Each line of the material below should be reproduced exactly.

======== Collected data ========

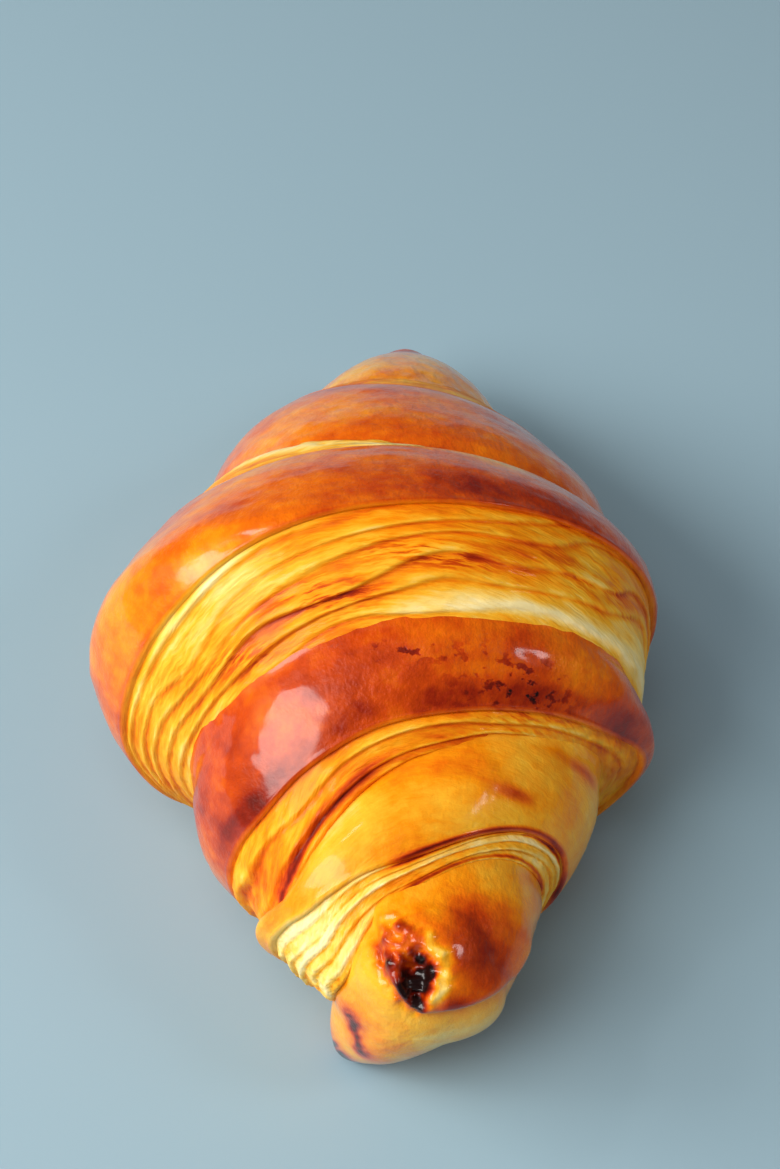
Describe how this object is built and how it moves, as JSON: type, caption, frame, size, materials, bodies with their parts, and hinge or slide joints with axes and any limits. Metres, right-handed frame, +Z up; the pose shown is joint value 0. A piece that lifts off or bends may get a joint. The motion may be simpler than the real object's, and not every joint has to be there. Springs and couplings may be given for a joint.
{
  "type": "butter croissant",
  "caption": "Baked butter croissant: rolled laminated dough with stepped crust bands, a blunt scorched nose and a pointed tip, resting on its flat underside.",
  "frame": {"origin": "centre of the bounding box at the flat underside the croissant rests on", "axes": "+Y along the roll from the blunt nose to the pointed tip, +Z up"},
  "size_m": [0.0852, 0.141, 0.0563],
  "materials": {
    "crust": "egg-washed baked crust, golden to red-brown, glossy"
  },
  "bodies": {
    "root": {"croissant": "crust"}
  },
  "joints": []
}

========

__Written reply__.
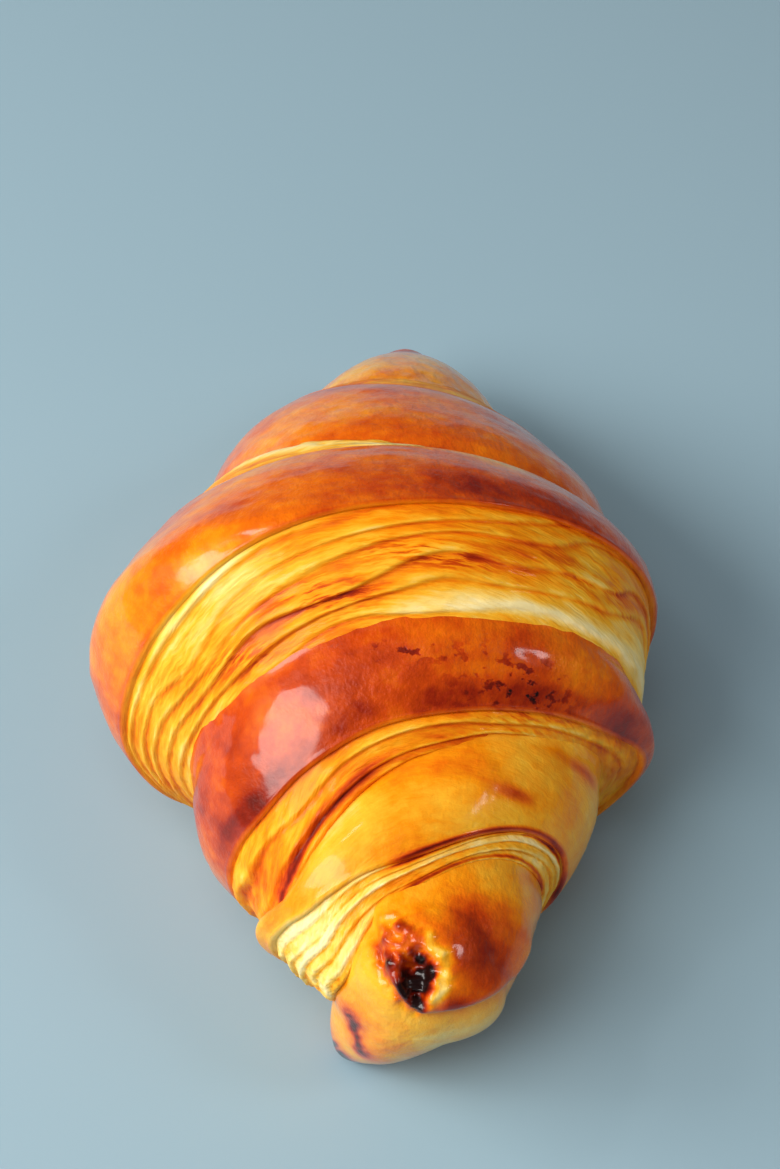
Describe how this object is built and how it moves, as JSON: type, caption, frame, size, materials, bodies with their parts, and hinge or slide joints with axes and any limits. Metres, right-handed frame, +Z up; the pose shown is joint value 0. A piece that lifts off or bends may get a joint. The motion may be simpler than the real object's, and not every joint has to be there. Springs and couplings may be given for a joint.
{
  "type": "butter croissant",
  "caption": "Baked butter croissant: rolled laminated dough with stepped crust bands, a blunt scorched nose and a pointed tip, resting on its flat underside.",
  "frame": {"origin": "centre of the bounding box at the flat underside the croissant rests on", "axes": "+Y along the roll from the blunt nose to the pointed tip, +Z up"},
  "size_m": [0.0852, 0.141, 0.0563],
  "materials": {
    "crust": "egg-washed baked crust, golden to red-brown, glossy"
  },
  "bodies": {
    "root": {"croissant": "crust"}
  },
  "joints": []
}